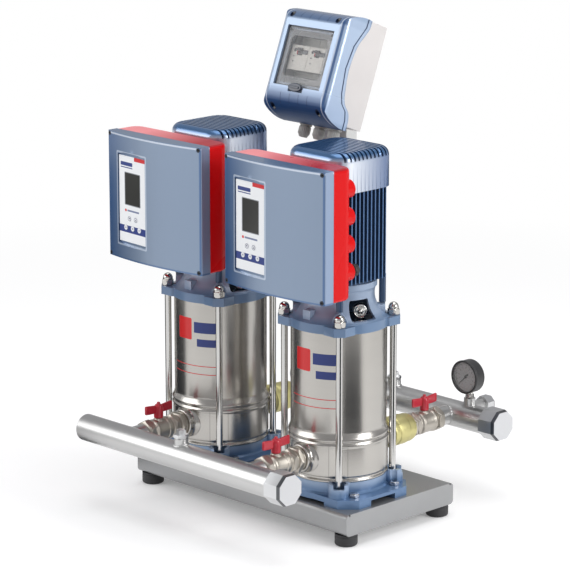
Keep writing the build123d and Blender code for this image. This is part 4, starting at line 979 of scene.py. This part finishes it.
def branch(kind, centre, axis, end):
    # a short tube that starts inside the pipe, and the weld round its foot
    b = branches[kind]
    bore, radius, edge = b["bore"], b["radius"], b["edge"]
    profile = [(bore, b["inner"]), (radius, b["outer"]), (radius, end - edge), (radius - edge, end),
               (bore, end), (bore, b["inner"])]
    return [lathe(profile, centre, axis, b["sides"]), weldBead(centre, radius, axis, b["bead"])]


def manifold(node, radius, bore, half, vesselEnd, gaugeX):
    # a pipe open at both ends, with a branch to each pump and a socket for the plug; the delivery
    # pipe also has a branch for a vessel and a socket for the gauge
    y, stubEnd = pipeY[node]
    wall = rounded([(bore, half), (bore, -half + 0.2), (bore + 0.6, -half), (radius - 0.6, -half),
                    (radius, -half + 0.6), (radius, half - 0.5), (bore, half)], 0.4)
    parts = [lathe(wall, (0, y, portZ), "x", 96)]
    for x, _ in pumpSpots:
        parts += branch("port", (x, y, portZ), "y" if stubEnd > y else "-y", abs(stubEnd - y))
    parts += branch("plug", (0, y, portZ), "z", plugTop - portZ)
    if node == "delivery_manifold":
        parts += branch("vessel", (pumpX, y, portZ), "y", vesselEnd - y)
        parts += branch("gauge", (gaugeX, y, portZ), "z", gaugeTop - portZ)
    addPiece(node + "_tube", parts, node)


for node in pipeY:
    manifold(node, **pipeSize)


capSize = dict(big=dict(flats=54.7, length=37.0, depth=19.0, nose=7.0, inset=2.2, bore=24.25),
               small=dict(flats=30.0, length=20.0, depth=10.0, nose=3.0, inset=1.5, bore=10.75),
               bigX=233.0, smallY=342.5, plugFlats=24.0, flange=7.0, headFlats=13.0, head=8.0, shank=8.0)


def octagonCap(centre, axis, flats, length, depth, nose, inset, bore):
    # eight sides carried along the pipe, with a bevelled nose; the rings reach to the corners
    half, end = (across / cos(pi / 8) for across in (flats / 2, flats / 2 - inset))
    body = [(0, depth), (bore, depth), (bore, 0), (half, 0), (half, length - nose), (end, length),
            (0, length)]
    return lathe(body, centre, axis, 8, pi / 8)


def pipeCaps(big, small, bigX, smallY, plugFlats, flange, headFlats, head, shank):
    # a cap on each manifold's right end and on the vessel branch, and a square-headed plug on top
    parts = [octagonCap((bigX, y, portZ), "x", **big) for y, _ in pipeY.values()]
    parts.append(octagonCap((pumpX, smallY, portZ), "y", **small))
    for y, _ in pipeY.values():
        seat = plugTop + flange
        parts += [bar(plugFlats, 6, plugTop, seat, (0, y, 0)),
                  bar(headFlats, 4, seat - 0.5, seat + head, (0, y, 0), turn=0.4),
                  lathe(pin(shank, plugTop - 12, plugTop + 1), (0, y, 0), sides=32)]
    addPiece("pipeCaps", parts, "pipe_caps", angle=20, bevel=0.0007)


pipeCaps(**capSize)


valveSpots = {"suction_left": (-pumpX, -188.5), "suction_right": (pumpX, -188.5),
              "delivery_left": (-pumpX, 185.5), "delivery_right": (pumpX, 185.5)}
valveSize = dict(ballSeat=15.3, half=36.0, body=20.5, thread=18.5, flats=40.0, hexLength=15.0,
                 bore=10.5, neck=8.0, neckTop=21.5, stem=4.05)


def valveBodies(ballSeat, half, body, thread, flats, hexLength, bore, neck, neckTop, stem):
    # a turned barrel with a hexagon at each end and a neck for the stem
    outer = rounded([(bore, -half), (thread - 1.2, -half), (thread, -half + 1), (thread, -24.5),
                     (thread - 1.3, -23.5), (thread - 1.3, -21.5), (body, -18.5), (body, -11),
                     (body - 0.8, -10), (body - 0.8, 11), (body, 12), (body, 15.5), (thread, 19),
                     (thread, half - 0.6), (thread - 0.6, half), (bore, half)], 0.9)
    # the ball's seat is a round chamber: its radius is sqrt(seat squared - along squared)
    along = np.linspace(1, -1, 15) * sqrt(ballSeat ** 2 - bore ** 2)
    chamber = np.stack([np.sqrt(ballSeat ** 2 - along ** 2), along], 1)
    barrel = np.concatenate([outer, chamber, [(bore, -half)]])
    collar = rounded([(stem, 16), (neck + 3.5, 17), (neck + 0.6, 20.2), (neck, neckTop - 0.6),
                      (neck - 0.6, neckTop), (stem, neckTop), (stem, 16)], 0.8)
    parts = []
    for x, y in valveSpots.values():
        spot = (x, y, portZ)
        axis, turn = ("y", 0.0) if y > 0 else ("-y", pi / 6)
        parts.append(lathe(barrel, spot, axis, 80))
        for low, high in ((half - hexLength, half - 0.5), (0.3 - half, 0.7 * hexLength - half)):
            parts.append(bar(flats, 6, low, high, spot, axis, turn, bore))
        parts.append(lathe(collar, spot, "z", 40))
    addPiece("valveBodies", parts, "valve_bodies", angle=40)


valveBodies(**valveSize)


unionSize = dict(flats=42.0, bore=10.5, start=99.0, length=18.0, linkStart=177.0, linkLength=8.0)


def unionNuts(flats, bore, start, length, linkStart, linkLength):
    # a hex nut between two turned rims at each pump port, and a short hex link behind each check valve
    rim, end = flats / 2 - 0.4, start + length
    ring = rounded([(bore, start), (rim - 1, start), (rim, start + 0.8), (rim, start + 3),
                    (rim - 2.2, start + 4), (rim - 2.2, end - 3.4), (rim - 1.4, end - 2.4),
                    (rim - 1.4, end), (bore, end), (bore, start)], 0.6)
    parts = []
    for px, py in pumpSpots:
        spot = (px, py, portZ)
        for axis in ("y", "-y"):
            parts += [lathe(ring, spot, axis, 64),
                      bar(flats, 6, start + 4.4, end - 3.6, spot, axis, bore=bore)]
        parts.append(bar(flats, 6, linkStart, linkStart + linkLength, spot, "y", bore=bore))
    addPiece("unionNuts", parts, "union_nuts", angle=40)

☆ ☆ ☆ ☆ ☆

> _WHAT NEEDS TO BE DONE_: Quote the whole listing above, leaving nothing out.

> _ANSWER FOR THE TASK_:
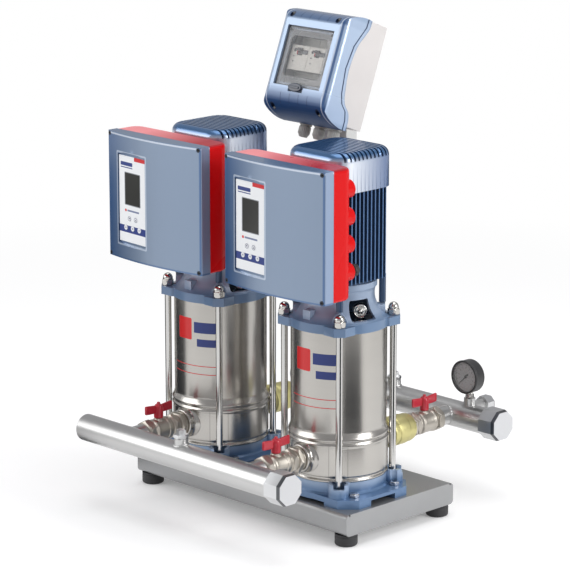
Keep writing the build123d and Blender code for this image. This is part 4, starting at line 979 of scene.py. This part finishes it.
def branch(kind, centre, axis, end):
    # a short tube that starts inside the pipe, and the weld round its foot
    b = branches[kind]
    bore, radius, edge = b["bore"], b["radius"], b["edge"]
    profile = [(bore, b["inner"]), (radius, b["outer"]), (radius, end - edge), (radius - edge, end),
               (bore, end), (bore, b["inner"])]
    return [lathe(profile, centre, axis, b["sides"]), weldBead(centre, radius, axis, b["bead"])]


def manifold(node, radius, bore, half, vesselEnd, gaugeX):
    # a pipe open at both ends, with a branch to each pump and a socket for the plug; the delivery
    # pipe also has a branch for a vessel and a socket for the gauge
    y, stubEnd = pipeY[node]
    wall = rounded([(bore, half), (bore, -half + 0.2), (bore + 0.6, -half), (radius - 0.6, -half),
                    (radius, -half + 0.6), (radius, half - 0.5), (bore, half)], 0.4)
    parts = [lathe(wall, (0, y, portZ), "x", 96)]
    for x, _ in pumpSpots:
        parts += branch("port", (x, y, portZ), "y" if stubEnd > y else "-y", abs(stubEnd - y))
    parts += branch("plug", (0, y, portZ), "z", plugTop - portZ)
    if node == "delivery_manifold":
        parts += branch("vessel", (pumpX, y, portZ), "y", vesselEnd - y)
        parts += branch("gauge", (gaugeX, y, portZ), "z", gaugeTop - portZ)
    addPiece(node + "_tube", parts, node)


for node in pipeY:
    manifold(node, **pipeSize)


capSize = dict(big=dict(flats=54.7, length=37.0, depth=19.0, nose=7.0, inset=2.2, bore=24.25),
               small=dict(flats=30.0, length=20.0, depth=10.0, nose=3.0, inset=1.5, bore=10.75),
               bigX=233.0, smallY=342.5, plugFlats=24.0, flange=7.0, headFlats=13.0, head=8.0, shank=8.0)


def octagonCap(centre, axis, flats, length, depth, nose, inset, bore):
    # eight sides carried along the pipe, with a bevelled nose; the rings reach to the corners
    half, end = (across / cos(pi / 8) for across in (flats / 2, flats / 2 - inset))
    body = [(0, depth), (bore, depth), (bore, 0), (half, 0), (half, length - nose), (end, length),
            (0, length)]
    return lathe(body, centre, axis, 8, pi / 8)


def pipeCaps(big, small, bigX, smallY, plugFlats, flange, headFlats, head, shank):
    # a cap on each manifold's right end and on the vessel branch, and a square-headed plug on top
    parts = [octagonCap((bigX, y, portZ), "x", **big) for y, _ in pipeY.values()]
    parts.append(octagonCap((pumpX, smallY, portZ), "y", **small))
    for y, _ in pipeY.values():
        seat = plugTop + flange
        parts += [bar(plugFlats, 6, plugTop, seat, (0, y, 0)),
                  bar(headFlats, 4, seat - 0.5, seat + head, (0, y, 0), turn=0.4),
                  lathe(pin(shank, plugTop - 12, plugTop + 1), (0, y, 0), sides=32)]
    addPiece("pipeCaps", parts, "pipe_caps", angle=20, bevel=0.0007)


pipeCaps(**capSize)


valveSpots = {"suction_left": (-pumpX, -188.5), "suction_right": (pumpX, -188.5),
              "delivery_left": (-pumpX, 185.5), "delivery_right": (pumpX, 185.5)}
valveSize = dict(ballSeat=15.3, half=36.0, body=20.5, thread=18.5, flats=40.0, hexLength=15.0,
                 bore=10.5, neck=8.0, neckTop=21.5, stem=4.05)


def valveBodies(ballSeat, half, body, thread, flats, hexLength, bore, neck, neckTop, stem):
    # a turned barrel with a hexagon at each end and a neck for the stem
    outer = rounded([(bore, -half), (thread - 1.2, -half), (thread, -half + 1), (thread, -24.5),
                     (thread - 1.3, -23.5), (thread - 1.3, -21.5), (body, -18.5), (body, -11),
                     (body - 0.8, -10), (body - 0.8, 11), (body, 12), (body, 15.5), (thread, 19),
                     (thread, half - 0.6), (thread - 0.6, half), (bore, half)], 0.9)
    # the ball's seat is a round chamber: its radius is sqrt(seat squared - along squared)
    along = np.linspace(1, -1, 15) * sqrt(ballSeat ** 2 - bore ** 2)
    chamber = np.stack([np.sqrt(ballSeat ** 2 - along ** 2), along], 1)
    barrel = np.concatenate([outer, chamber, [(bore, -half)]])
    collar = rounded([(stem, 16), (neck + 3.5, 17), (neck + 0.6, 20.2), (neck, neckTop - 0.6),
                      (neck - 0.6, neckTop), (stem, neckTop), (stem, 16)], 0.8)
    parts = []
    for x, y in valveSpots.values():
        spot = (x, y, portZ)
        axis, turn = ("y", 0.0) if y > 0 else ("-y", pi / 6)
        parts.append(lathe(barrel, spot, axis, 80))
        for low, high in ((half - hexLength, half - 0.5), (0.3 - half, 0.7 * hexLength - half)):
            parts.append(bar(flats, 6, low, high, spot, axis, turn, bore))
        parts.append(lathe(collar, spot, "z", 40))
    addPiece("valveBodies", parts, "valve_bodies", angle=40)


valveBodies(**valveSize)


unionSize = dict(flats=42.0, bore=10.5, start=99.0, length=18.0, linkStart=177.0, linkLength=8.0)


def unionNuts(flats, bore, start, length, linkStart, linkLength):
    # a hex nut between two turned rims at each pump port, and a short hex link behind each check valve
    rim, end = flats / 2 - 0.4, start + length
    ring = rounded([(bore, start), (rim - 1, start), (rim, start + 0.8), (rim, start + 3),
                    (rim - 2.2, start + 4), (rim - 2.2, end - 3.4), (rim - 1.4, end - 2.4),
                    (rim - 1.4, end), (bore, end), (bore, start)], 0.6)
    parts = []
    for px, py in pumpSpots:
        spot = (px, py, portZ)
        for axis in ("y", "-y"):
            parts += [lathe(ring, spot, axis, 64),
                      bar(flats, 6, start + 4.4, end - 3.6, spot, axis, bore=bore)]
        parts.append(bar(flats, 6, linkStart, linkStart + linkLength, spot, "y", bore=bore))
    addPiece("unionNuts", parts, "union_nuts", angle=40)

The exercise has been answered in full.